Change You Can Really Believe In

One problem people see with a gold and silver money system is the issue of making change. Although gold and silver are infinitely divisible, down to the grain, all gold and silver buyers know that a particular amount of bullion divided into smaller units is worth more than the same amount in fewer, larger units. For instance, ten one-ounce gold coins are worth more than one ten-ounce bar. Why? Because smaller amounts are more liquid, and without a government mandating values, people would rather have ten one-ounce coins than one ten-ounce bar – even better would be 100 one-tenth-ounce coins!

This, however, does not mean the system could not work. Whenever there is a problem in a free market, entrepreneurs will step in to solve it. Here is how the problem of making change in a precious-metals based economy could be solved: First, a particular weight of gold (and/or silver) would emerge as a standard, just as gold and silver themselves emerged (and would emerge again) as standard. Let’s say it’s one ounce. Thus, the standard unit of a silver coin would be one ounce, and prices would be denominated in silver ounces (for example). But with an ounce of silver currently at $30+, how would one buy something for $1 or even less?

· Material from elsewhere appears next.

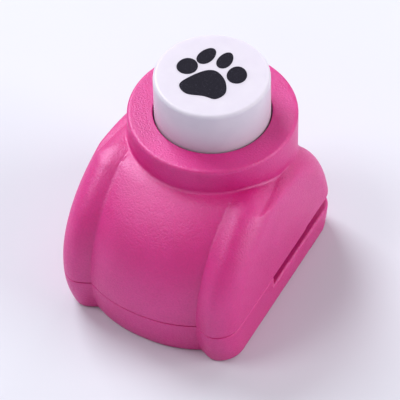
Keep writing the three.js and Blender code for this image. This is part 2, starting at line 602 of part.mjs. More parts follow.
// The lip that keeps the halves in line: a strip inside the belly's wall that
// rises past the seam, and a filler below the seam that joins it to the wall.
function lip() {
  const outer = WALL + LIP_CLEARANCE;
  const floorZ = TUB_FLOOR - LIP_FOOT_DEPTH;
  const topZ = SEAM_Z + LIP_HEIGHT;
  const fillerZ = SEAM_Z - LIP_FILLER_DEPTH;
  const solidAt = (inset, top) => loft([floorZ, top].map((z) => casingRing(z, inset, LIP_OUTLINE_Z)));
  const strip = cut(solidAt(outer, topZ), solidAt(outer + LIP_THICKNESS, topZ));
  const filler = cut(solidAt(WALL / 2, fillerZ), solidAt(outer + LIP_THICKNESS, fillerZ));
  return joined(strip, filler).intersect(box(-LIP_HALF_LENGTH, LIP_HALF_LENGTH, -FAR, BELLY_SCREW_Y, 0, FAR));
}

// ------------------------------------------------------------- button and punch

function pushButton() {
  const topRadius = BUTTON_RADIUS - BUTTON_DRAFT;
  const roof = BUTTON_TOP_Z - BUTTON_TOP_WALL;
  const sleeve = STEM_RADIUS + SEAT_GAP;
  const sleeveRoof = HEAD_TOP_Z + STEM_LENGTH + STEM_END_GAP;
  return turned([
    [0, sleeveRoof], [sleeve, sleeveRoof], [sleeve, HEAD_TOP_Z + SEAT_GAP],
    [sleeve + STEM_WALL, HEAD_TOP_Z + SEAT_GAP], [sleeve + STEM_WALL, roof],
    [SKIRT_INNER - BUTTON_DRAFT, roof], [SKIRT_INNER, HEAD_TOP_Z], [SKIRT_INNER, FLANGE_BOTTOM_Z],
    [FLANGE_RADIUS, FLANGE_BOTTOM_Z], [FLANGE_RADIUS, FLANGE_TOP_Z], [BUTTON_RADIUS, FLANGE_TOP_Z],
    [BUTTON_RADIUS, COLLAR_TOP_Z], ...topEdge(topRadius, BUTTON_TOP_Z, BUTTON_EDGE), [0, BUTTON_TOP_Z],
  ]);
}

// One casting: a round head, the stem that presses into the button, and the
// five prongs of the paw pattern.
function punchCasting() {
  const stemTop = HEAD_TOP_Z + STEM_LENGTH;
  const head = turned([
    [0, HEAD_BOTTOM_Z], [HEAD_RADIUS - HEAD_CHAMFER, HEAD_BOTTOM_Z],
    [HEAD_RADIUS, HEAD_BOTTOM_Z + HEAD_CHAMFER],
    [HEAD_RADIUS, HEAD_TOP_Z], [STEM_RADIUS, HEAD_TOP_Z], [STEM_RADIUS, stemTop - STEM_CHAMFER],
    [STEM_RADIUS - STEM_CHAMFER, stemTop], [0, stemTop],
  ]);
  return joined(head, ...pawPrisms(PRONG_TIP_Z, HEAD_BOTTOM_Z + PRONG_ROOT, 0));
}

// A coil with closed ends: the first and last turns lie flat on their seats.
function returnSpring() {
  const half = SPRING_WIRE / 2;
  const low = SPRING_SEAT_Z + half + SPRING_END_GAP;
  const high = HEAD_BOTTOM_Z - half - SPRING_END_GAP;
  const flatRise = SPRING_WIRE * FLAT_TURN_PITCH;
  const openTurns = SPRING_TURNS - 2;
  const heightAt = (turn) => {
    if (turn < 1) return low + flatRise * turn;
    if (turn > SPRING_TURNS - 1) return high - flatRise * (SPRING_TURNS - turn);
    return low + flatRise + ((high - low - 2 * flatRise) * (turn - 1)) / openTurns;
  };
  const wire = arc(SPRING_INNER + half, 0, half, half, 0, 2 * Math.PI, WIRE_SIDES);
  const section = wire.slice(0, -1).reverse();
  const steps = SPRING_TURNS * STEPS_PER_TURN;
  const rings = heights(0, SPRING_TURNS, steps).map((turn) => {
    const angle = 2 * Math.PI * turn;
    return section.map(([out, up]) => [out * Math.cos(angle), out * Math.sin(angle), heightAt(turn) + up]);
  });
  return loft(rings);
}

// ------------------------------------------------------------------- assembly

const punch = new THREE.Group();
punch.position.y = AXIS_Y;

function place(name, body, look) {
  const mesh = new THREE.Mesh(geometryOf(body), new THREE.MeshStandardMaterial(look));
  mesh.name = name;
  punch.add(mesh);
}

place('upper_shell', upperShell(), PINK);
place('base_cover', baseCover(), PINK);
place('push_button', pushButton(), WHITE);
place('punch_casting', punchCasting(), ZINC);
place('return_spring', returnSpring(), SPRING_STEEL);
place('guide_block', guideBlock(), ZINC);
place('die_spacer', dieSpacer(), STEEL);
place('die_plate', diePlate(), STEEL);
RIVETS.forEach((spot, i) => place(`die_rivet_${i + 1}`, rivet(spot), STEEL));
DOWELS.forEach((spot, i) => place(`die_dowel_${i + 1}`, dowel(spot), STEEL));
BASE_SCREWS.forEach((spot, i) => place(`base_screw_${i + 1}`, baseScrew(spot), STEEL));
PLATE_SCREWS.forEach((spot, i) => place(`guide_screw_${i + 1}`, guideScrew(spot), STEEL));
PLATE_SCREWS.forEach((spot, i) => place(`die_screw_${i + 1}`, dieScrew(spot), STEEL));

export default punch;
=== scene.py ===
"""Mini craft punch: the visual model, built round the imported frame.

Lengths are millimetres measured from the button's axis, unless a name ends in _M. Each piece is
placed by one function, and the sizes come from the boxes of the CAD nodes that it stands for.
"""
import math

import bmesh
import bpy
import numpy as np
from mathutils import Matrix, Vector


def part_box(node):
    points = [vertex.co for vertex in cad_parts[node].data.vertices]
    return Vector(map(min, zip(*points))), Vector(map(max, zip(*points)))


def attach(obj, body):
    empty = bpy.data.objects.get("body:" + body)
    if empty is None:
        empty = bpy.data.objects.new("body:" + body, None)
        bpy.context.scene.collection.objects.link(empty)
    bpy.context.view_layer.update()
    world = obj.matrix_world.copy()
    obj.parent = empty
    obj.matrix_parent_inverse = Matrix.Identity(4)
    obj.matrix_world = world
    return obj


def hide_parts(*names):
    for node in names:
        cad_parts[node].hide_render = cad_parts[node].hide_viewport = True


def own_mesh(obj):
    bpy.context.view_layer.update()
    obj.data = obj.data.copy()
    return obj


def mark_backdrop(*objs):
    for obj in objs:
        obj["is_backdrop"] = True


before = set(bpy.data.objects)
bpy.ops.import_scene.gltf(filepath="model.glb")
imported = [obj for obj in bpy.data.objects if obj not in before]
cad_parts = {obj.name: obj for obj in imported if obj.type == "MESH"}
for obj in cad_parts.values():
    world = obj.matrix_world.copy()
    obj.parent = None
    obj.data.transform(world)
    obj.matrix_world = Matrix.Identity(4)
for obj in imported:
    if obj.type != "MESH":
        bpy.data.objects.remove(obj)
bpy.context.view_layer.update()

MM = 0.001

# ------------------------------------------------------------------ sizes from the frame

button_low_m, button_high_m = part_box("push_button")
AXIS = np.array([0.0, (button_low_m.y + button_high_m.y) / 2 / MM, 0.0])


def box_of(node):
    """Lowest and highest corner of a CAD node, in millimetres from the button's axis."""
    low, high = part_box(node)
    return np.array(low) / MM - AXIS, np.array(high) / MM - AXIS


def middle_of(node):
    low, high = box_of(node)
    return (low + high) / 2


shell_low, shell_high = box_of("upper_shell")
_, base_high = box_of("base_cover")
button_low, button_high = box_of("push_button")
punch_low, punch_high = box_of("punch_casting")
spring_low, spring_high = box_of("return_spring")
guide_low, guide_high = box_of("guide_block")
die_low, die_high = box_of("die_plate")
spacer_low, spacer_high = box_of("die_spacer")

HALF_WIDTH = shell_high[0]
FRONT_REACH = -shell_low[1]
BACK_REACH = base_high[1]
COLLAR_RADIUS = shell_high[1]
COLLAR_TOP = shell_high[2]
SHELL_FOOT = shell_low[2]
SLOT_FLOOR = die_high[2]
FLANGE_RADIUS = button_high[0]
PUNCH_HEAD_RADIUS = punch_high[0]

# ------------------------------------------------------------------ casing sizes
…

The answer is simple: the same way we do now. Right now, we use what amount to tokens for change: pennies, nickels, dimes, and quarters have metal-content values that have little or nothing to do with their token values of $0.01, $0.05, $0.10, and $0.25. So, in a free-market economy, trusted banks could issue scrap-metal coins with values ranging from 1/100 of an ounce of silver on up. When you deposited an ounce of silver at a bank, you could take your receipt in the form of a one-ounce paper note, or maybe 100 pennies issued by the bank, which could then be redeemed, 100 at a time, for an ounce of silver.


This is just one possibility. The truth is, in a free market, entrepreneurs see problems we don’t even realize are problems, and fix them. Once we understand Austrian economics and the beauty of the free market, we can let go of our fears and, instead, focus on our hopes for the future. The future is beautiful. It is painted in gold and silver.